• **WRITTEN INSTRUCTION**
Copy out exactly the lines from the one containing "Give this object's" to the end of the records below, both included, and nothing else.

[Entries with parts and joints]
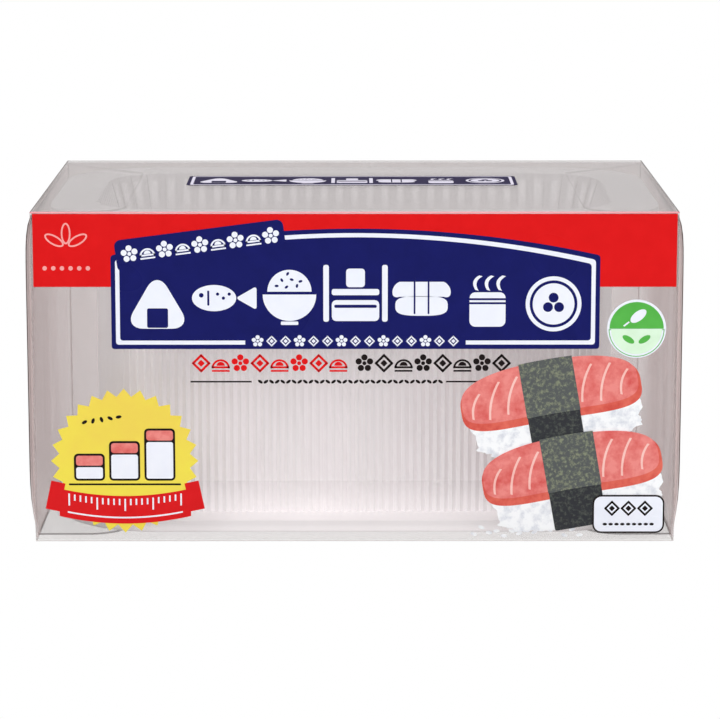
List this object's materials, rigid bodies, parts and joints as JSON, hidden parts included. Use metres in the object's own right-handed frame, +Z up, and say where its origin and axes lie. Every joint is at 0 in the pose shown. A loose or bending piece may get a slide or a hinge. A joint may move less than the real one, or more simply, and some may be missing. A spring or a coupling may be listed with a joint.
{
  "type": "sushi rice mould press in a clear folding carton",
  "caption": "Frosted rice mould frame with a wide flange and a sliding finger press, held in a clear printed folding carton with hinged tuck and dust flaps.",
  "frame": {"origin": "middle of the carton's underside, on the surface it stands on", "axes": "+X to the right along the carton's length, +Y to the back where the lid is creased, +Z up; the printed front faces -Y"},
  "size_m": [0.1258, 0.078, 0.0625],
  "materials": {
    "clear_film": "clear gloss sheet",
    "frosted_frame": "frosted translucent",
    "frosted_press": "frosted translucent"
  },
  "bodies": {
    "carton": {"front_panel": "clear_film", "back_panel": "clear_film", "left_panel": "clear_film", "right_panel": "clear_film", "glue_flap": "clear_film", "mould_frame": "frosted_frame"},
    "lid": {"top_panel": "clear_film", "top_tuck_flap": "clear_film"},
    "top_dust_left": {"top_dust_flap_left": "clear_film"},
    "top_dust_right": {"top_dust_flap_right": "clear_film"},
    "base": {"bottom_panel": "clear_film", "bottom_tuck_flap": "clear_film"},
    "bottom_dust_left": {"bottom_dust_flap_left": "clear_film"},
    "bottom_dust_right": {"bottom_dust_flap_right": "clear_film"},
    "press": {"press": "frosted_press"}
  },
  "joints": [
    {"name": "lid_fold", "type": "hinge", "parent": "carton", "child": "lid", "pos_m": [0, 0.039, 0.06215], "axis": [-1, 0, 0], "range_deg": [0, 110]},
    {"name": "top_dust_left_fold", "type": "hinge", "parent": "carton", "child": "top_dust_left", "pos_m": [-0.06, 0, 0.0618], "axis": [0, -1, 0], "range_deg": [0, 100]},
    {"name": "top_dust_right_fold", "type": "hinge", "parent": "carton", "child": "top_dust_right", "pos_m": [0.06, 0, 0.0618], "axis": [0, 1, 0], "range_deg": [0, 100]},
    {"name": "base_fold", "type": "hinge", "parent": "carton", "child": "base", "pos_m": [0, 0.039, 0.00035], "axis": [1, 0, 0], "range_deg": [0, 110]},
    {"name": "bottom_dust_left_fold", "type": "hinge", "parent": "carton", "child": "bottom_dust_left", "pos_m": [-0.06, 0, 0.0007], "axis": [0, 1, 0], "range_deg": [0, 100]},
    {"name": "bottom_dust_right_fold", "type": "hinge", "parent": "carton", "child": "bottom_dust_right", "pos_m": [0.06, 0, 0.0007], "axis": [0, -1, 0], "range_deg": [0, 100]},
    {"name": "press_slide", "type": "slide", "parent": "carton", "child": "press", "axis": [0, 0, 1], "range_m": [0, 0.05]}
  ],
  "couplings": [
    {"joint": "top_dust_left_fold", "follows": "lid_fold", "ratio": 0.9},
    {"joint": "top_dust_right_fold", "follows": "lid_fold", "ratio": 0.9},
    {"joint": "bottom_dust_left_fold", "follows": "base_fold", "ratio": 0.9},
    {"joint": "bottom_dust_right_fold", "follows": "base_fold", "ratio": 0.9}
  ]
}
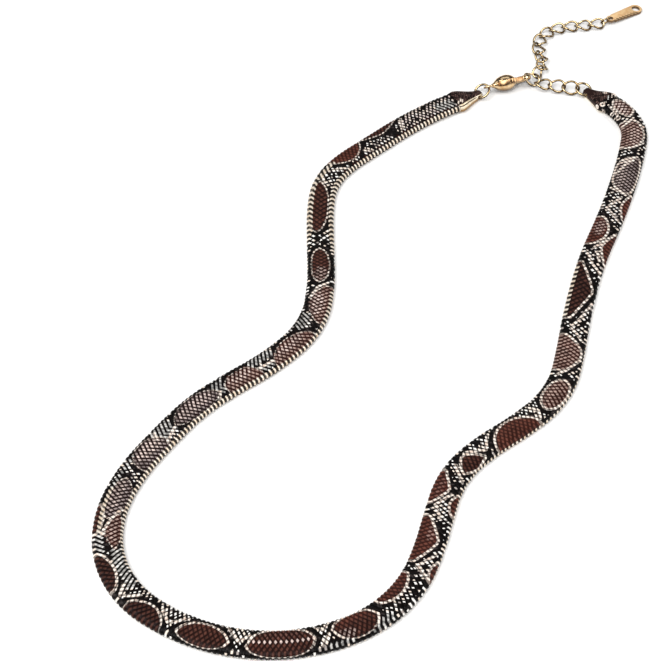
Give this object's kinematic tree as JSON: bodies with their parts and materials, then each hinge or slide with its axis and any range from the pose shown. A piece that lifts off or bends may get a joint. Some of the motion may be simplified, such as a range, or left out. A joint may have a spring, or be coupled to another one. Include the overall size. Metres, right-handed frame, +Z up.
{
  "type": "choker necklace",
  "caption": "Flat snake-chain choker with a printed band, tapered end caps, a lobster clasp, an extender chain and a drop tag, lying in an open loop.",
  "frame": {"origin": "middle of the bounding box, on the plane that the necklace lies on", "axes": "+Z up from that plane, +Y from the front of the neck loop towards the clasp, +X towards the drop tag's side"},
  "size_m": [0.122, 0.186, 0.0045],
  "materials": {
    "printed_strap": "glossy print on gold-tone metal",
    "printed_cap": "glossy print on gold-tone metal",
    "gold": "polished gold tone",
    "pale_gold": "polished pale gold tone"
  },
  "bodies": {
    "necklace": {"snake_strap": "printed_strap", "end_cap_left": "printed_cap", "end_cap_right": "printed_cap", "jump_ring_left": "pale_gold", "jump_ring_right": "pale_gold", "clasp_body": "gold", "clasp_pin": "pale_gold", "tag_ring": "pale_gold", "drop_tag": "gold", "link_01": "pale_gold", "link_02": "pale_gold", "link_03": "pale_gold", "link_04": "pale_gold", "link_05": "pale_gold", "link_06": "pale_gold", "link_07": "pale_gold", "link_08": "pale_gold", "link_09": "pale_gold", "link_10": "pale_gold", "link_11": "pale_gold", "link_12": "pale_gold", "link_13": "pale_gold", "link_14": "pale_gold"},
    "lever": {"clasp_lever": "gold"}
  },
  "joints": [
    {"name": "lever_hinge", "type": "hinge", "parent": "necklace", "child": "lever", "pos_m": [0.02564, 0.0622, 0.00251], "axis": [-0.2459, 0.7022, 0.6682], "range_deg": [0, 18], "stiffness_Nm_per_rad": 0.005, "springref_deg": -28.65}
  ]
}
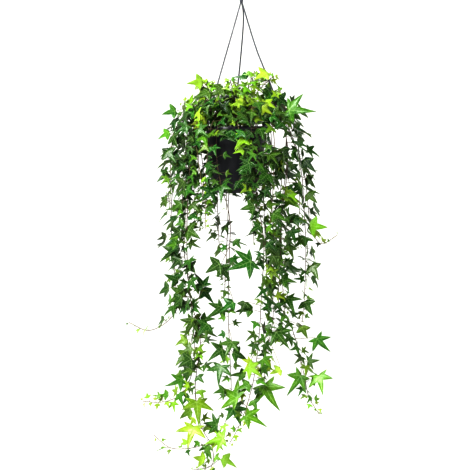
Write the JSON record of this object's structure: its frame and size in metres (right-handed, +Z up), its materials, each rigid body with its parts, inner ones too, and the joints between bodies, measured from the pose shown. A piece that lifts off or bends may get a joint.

• **OUTPUT FOR THIS EXERCISE**
Give this object's kinematic tree as JSON: bodies with their parts and materials, then each hinge or slide with its axis and any range from the pose shown. A piece that lifts off or bends may get a joint. Some of the motion may be simplified, such as a range, or left out. A joint may have a spring, or be coupled to another one. Include the overall size. Metres, right-handed frame, +Z up.
{
  "type": "choker necklace",
  "caption": "Flat snake-chain choker with a printed band, tapered end caps, a lobster clasp, an extender chain and a drop tag, lying in an open loop.",
  "frame": {"origin": "middle of the bounding box, on the plane that the necklace lies on", "axes": "+Z up from that plane, +Y from the front of the neck loop towards the clasp, +X towards the drop tag's side"},
  "size_m": [0.122, 0.186, 0.0045],
  "materials": {
    "printed_strap": "glossy print on gold-tone metal",
    "printed_cap": "glossy print on gold-tone metal",
    "gold": "polished gold tone",
    "pale_gold": "polished pale gold tone"
  },
  "bodies": {
    "necklace": {"snake_strap": "printed_strap", "end_cap_left": "printed_cap", "end_cap_right": "printed_cap", "jump_ring_left": "pale_gold", "jump_ring_right": "pale_gold", "clasp_body": "gold", "clasp_pin": "pale_gold", "tag_ring": "pale_gold", "drop_tag": "gold", "link_01": "pale_gold", "link_02": "pale_gold", "link_03": "pale_gold", "link_04": "pale_gold", "link_05": "pale_gold", "link_06": "pale_gold", "link_07": "pale_gold", "link_08": "pale_gold", "link_09": "pale_gold", "link_10": "pale_gold", "link_11": "pale_gold", "link_12": "pale_gold", "link_13": "pale_gold", "link_14": "pale_gold"},
    "lever": {"clasp_lever": "gold"}
  },
  "joints": [
    {"name": "lever_hinge", "type": "hinge", "parent": "necklace", "child": "lever", "pos_m": [0.02564, 0.0622, 0.00251], "axis": [-0.2459, 0.7022, 0.6682], "range_deg": [0, 18], "stiffness_Nm_per_rad": 0.005, "springref_deg": -28.65}
  ]
}
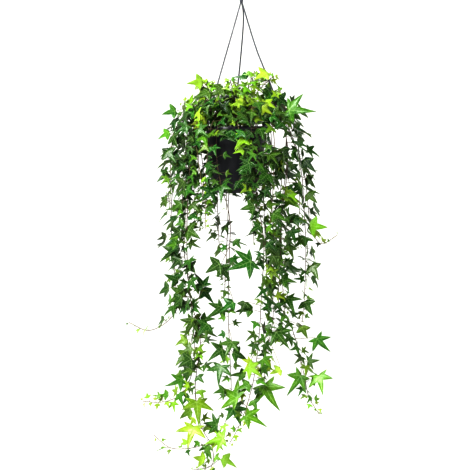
Write the JSON record of this object's structure: its frame and size in metres (right-handed, +Z up), its materials, each rigid body with its parts, inner ones too, and the joints between bodies, measured from the pose shown. A piece that lifts off or bends may get a joint.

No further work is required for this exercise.